-- Exercise details --
Repeat the material exactly, leaving nothing out.

--- Begin Data block ---

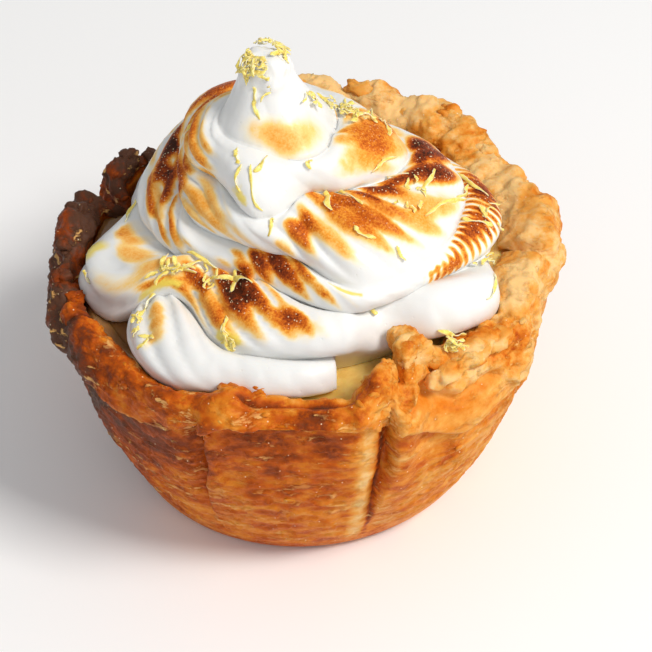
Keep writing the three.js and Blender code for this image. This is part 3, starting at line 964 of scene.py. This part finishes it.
def flute_ridge(travel, across):
    """0 in the groove between two flutes and 1 on a flute's crest."""
    x = np.radians(travel)
    run = 38 * x - 0.52 * x * x
    wander = 0.35 * np.sin(travel * 0.047) + 0.22 * np.sin(travel * 0.131 + 1.3)
    crossing = np.abs(np.sin(np.pi * ((run - 9 * across) / FLUTE_PITCH + wander)))
    swept = np.abs(np.sin(np.pi * ((run - 44 * across) / (2.3 * FLUTE_PITCH) + 0.6 * wander)))
    share = sum(hump(travel, *where) for where in SWEPT)
    return crossing + (swept - crossing) * clamp(1.6 * share)


def rope_skin(travel, across):
    width = 1 - smoothstep(travel, *FADE)
    r0, z0 = crease(travel)
    r1, z1 = crease(travel + 360)
    dr, dz = (r1 - r0) * width, (z1 - z0) * width
    length = np.hypot(dr, dz) + 1e-6
    bulge = bulge_at(travel) * width
    belly = np.sin(np.pi * across)
    ridge = 1.6 * (flute_ridge(travel, across) - 0.62)
    flutes = FLUTE_DEPTH * flute_strength(travel) * belly**0.6 * ridge
    out = bulge * belly**0.85 + width * flutes
    spread = 0.3 * bulge * np.sin(2 * np.pi * across)
    radius = r0 + dr * across + (dz * out - dr * spread) / length
    height = z0 + dz * across - (dr * out + dz * spread) / length - sag_at(travel) * belly**0.85 * width
    return radius, np.maximum(height, SWIRL_BASE)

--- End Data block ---

-- Task output --
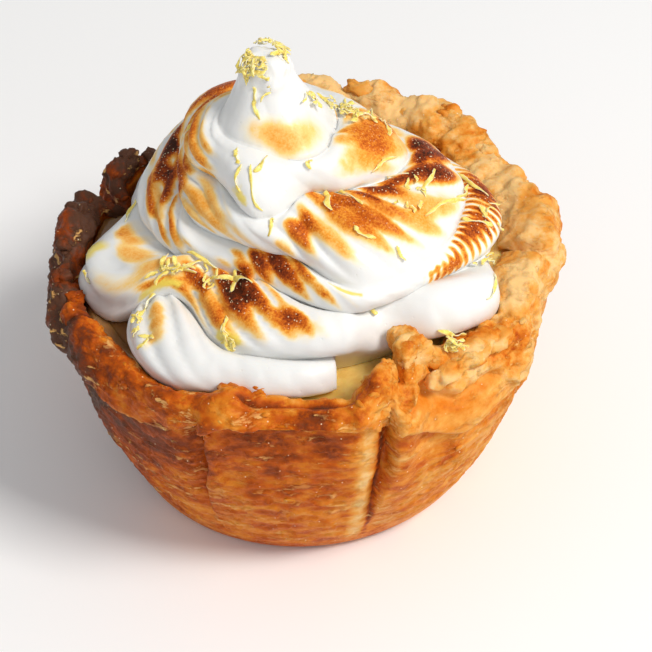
Keep writing the three.js and Blender code for this image. This is part 3, starting at line 964 of scene.py. This part finishes it.
def flute_ridge(travel, across):
    """0 in the groove between two flutes and 1 on a flute's crest."""
    x = np.radians(travel)
    run = 38 * x - 0.52 * x * x
    wander = 0.35 * np.sin(travel * 0.047) + 0.22 * np.sin(travel * 0.131 + 1.3)
    crossing = np.abs(np.sin(np.pi * ((run - 9 * across) / FLUTE_PITCH + wander)))
    swept = np.abs(np.sin(np.pi * ((run - 44 * across) / (2.3 * FLUTE_PITCH) + 0.6 * wander)))
    share = sum(hump(travel, *where) for where in SWEPT)
    return crossing + (swept - crossing) * clamp(1.6 * share)


def rope_skin(travel, across):
    width = 1 - smoothstep(travel, *FADE)
    r0, z0 = crease(travel)
    r1, z1 = crease(travel + 360)
    dr, dz = (r1 - r0) * width, (z1 - z0) * width
    length = np.hypot(dr, dz) + 1e-6
    bulge = bulge_at(travel) * width
    belly = np.sin(np.pi * across)
    ridge = 1.6 * (flute_ridge(travel, across) - 0.62)
    flutes = FLUTE_DEPTH * flute_strength(travel) * belly**0.6 * ridge
    out = bulge * belly**0.85 + width * flutes
    spread = 0.3 * bulge * np.sin(2 * np.pi * across)
    radius = r0 + dr * across + (dz * out - dr * spread) / length
    height = z0 + dz * across - (dr * out + dz * spread) / length - sag_at(travel) * belly**0.85 * width
    return radius, np.maximum(height, SWIRL_BASE)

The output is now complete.